There have been numerous TV and film adaptations of Tolstoy’s novel, with actresses as diverse as Greta Garbo, Vivien Leigh, Jacqueline Bisset and Nicola Pagett all having played the title role, and the resulting adaptations have borne a greater or lesser degree of fidelity to the original story.  Tom Stoppard’s objective, as he worked on his adaptation of the  800 page novel,  was to produce a script that would “deal seriously with the subject of love” as it applies to several pairs of characters: not just the relationship of Anna and Vronsky, but also Anna’s relationship with her husband (Jude Law) as well as the parallel shy relationship between Levin (Domhnall Gleeson)   and Kitty (Alicia Vikander) which Tolstoy himself intended to run as a quiet counterpoint to the passion of Anna’s affair.  Joe Wright filmed the script that Stoppard had written, but having failed to find authentic locations for the Moscow and St Petersberg scenes, decided to set these scenes within a dilapidated 19th century Russian theatre which became a large-scale image of the upper-class tsarist society amongst which Anna and Vronsky carried on their affair.

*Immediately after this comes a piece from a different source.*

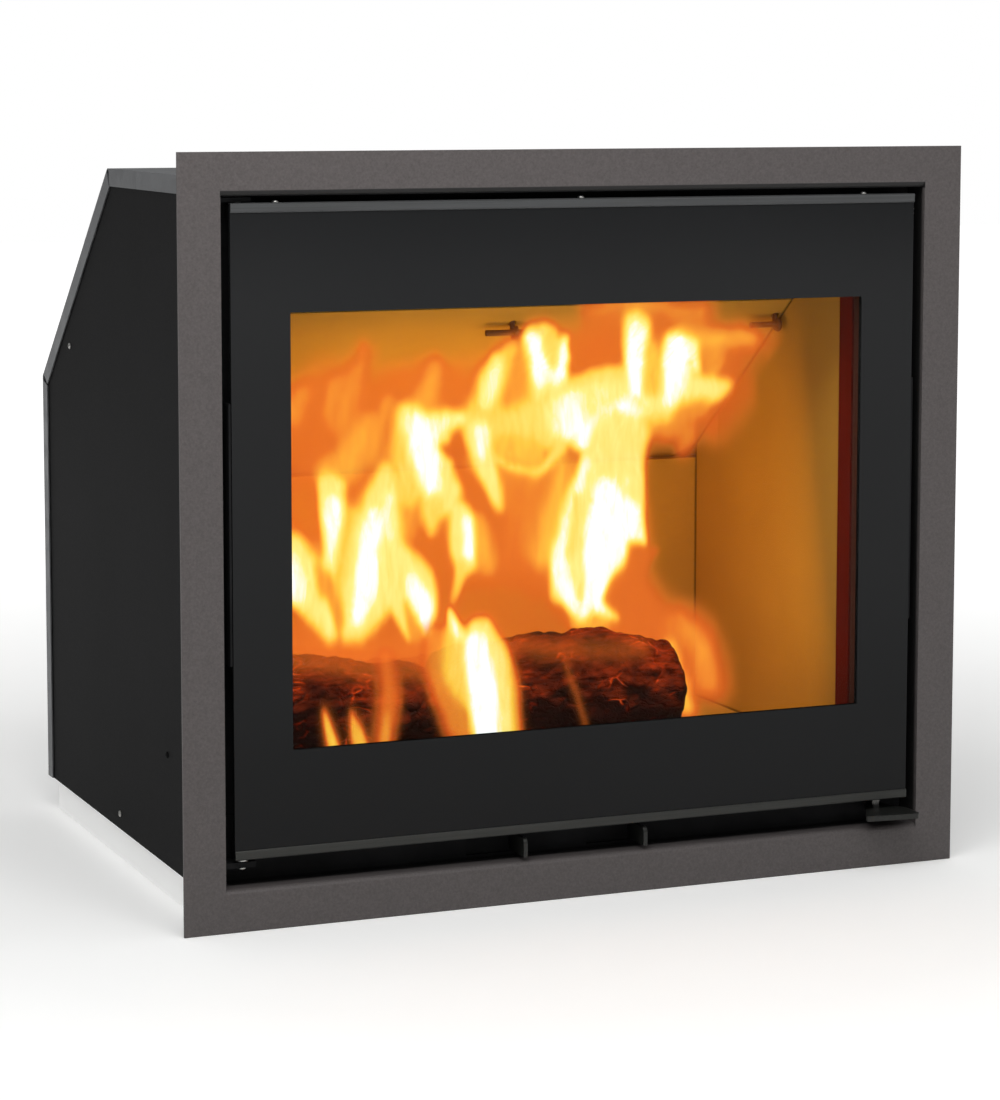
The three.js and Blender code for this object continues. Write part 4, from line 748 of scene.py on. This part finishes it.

After beginning his career in television Joe Wright made his name in the cinema with an adaptation of Pride and Prejudice (2005) which won him a BAFTA for Most Promising Newcomer and which starred Keira Knightley as Elizabeth Bennet.  He worked with Knightley again on the multi-Oscar nominated Atonement (2007).  The Soloist (2000), the true story of a homeless classically –trained musician, marked a clear change of direction.  His previous project was another change of direction: Hanna is the story of a 16-year-old girl, raised by her father to be the perfect assassin, who is dispatched on a mission across Europe, while being pursued by a ruthless intelligence agent and her operatives.  Following Anna Karenina Joe Wright is about to make his debut as a stage director with a production of Pinero’s Trelawney of the Wells which is about to open in London.

Here's the trailer:

Monday, October 10, 2011

Never Let Me Go

Here are my notes for this week's film:

Never Let Me Go

UK 2010                      103 minutes

Director:                      Mark Romanek

Starring:                        Carey Mulligan, Keira Knightley, Andrew Garfield, Charlotte Rampling and Sally Hawkins

Nominations and Awards

  • Won Best Actress Award (Carey Mulligan) at the British Independent Film Awards
  • Won Best Actor Award (Andrew Garfield) at the Evening Standard British Film Awards
  • A further three wins and 20 nominations.
“This is a good movie, from a masterful novel...  What is happening is implied not spelled out.  We are required to observe.  Even the events themselves are amenable to different interpretations.  The characters may not know what they are revealing about themselves.  They certainly don’t know the whole truth of their existence.  We do, because we are free human beings.  It is sometimes not easy to extend such stature to those we value because they support our comfort.”


Roger Ebert
Kathy (Carey Mulligan), Ruth (Keira Knightley) and Tommy (Andrew Garfield) are all pupils at a boarding school who become entangled in a love triangle.  As their relationship develops they gradually learn why they are at the school and what their fate will be.   

The film is based on the 2005 novel by Kazou Ishiguro who won the Booker Prize in 1989 for The Remains of the Day (memorably filmed by James Ivory with brilliant performances by Emma Thompson and Anthony Hopkins in the lead roles).  The screenplay for Never Let Me Go was written by Alex Garland, a friend of Ishiguro who had purchased the film rights before the novel was published.  Garland is an established novelist in his own right (his novels include The Beach and The Tesseract) as well as a screenwriter whose work includes the scripts for 28 Days Later (2002) and Sunshine (2007) both directed by Danny Boyle, who had previously directed a film based on The Beach (2000).

Carey Mulligan was cast in the key role of Kathy on the advice of one of the producers who had just seen her performance in An Education (2009) and Keira Knightley agreed to join the cast after a request from Carey Mulligan (they had both appeared in the 2005 version of Pride and Prejudice where Knightley played Elizabeth Bennet and Mulligan, in her first film role, played Kitty Bennet. 

Mark Romanek began his career as a director of music videos where he worked with musicians of the calibre of k d lang, David Bowie, Madonna, Michel Jackson and Johnny Cash.  He made his name with the psychological thriller One Hour Photo (2002) for which he also wrote the screenplay, and Never Let Me Go appeared in many critics’ lists of the best films of 2010.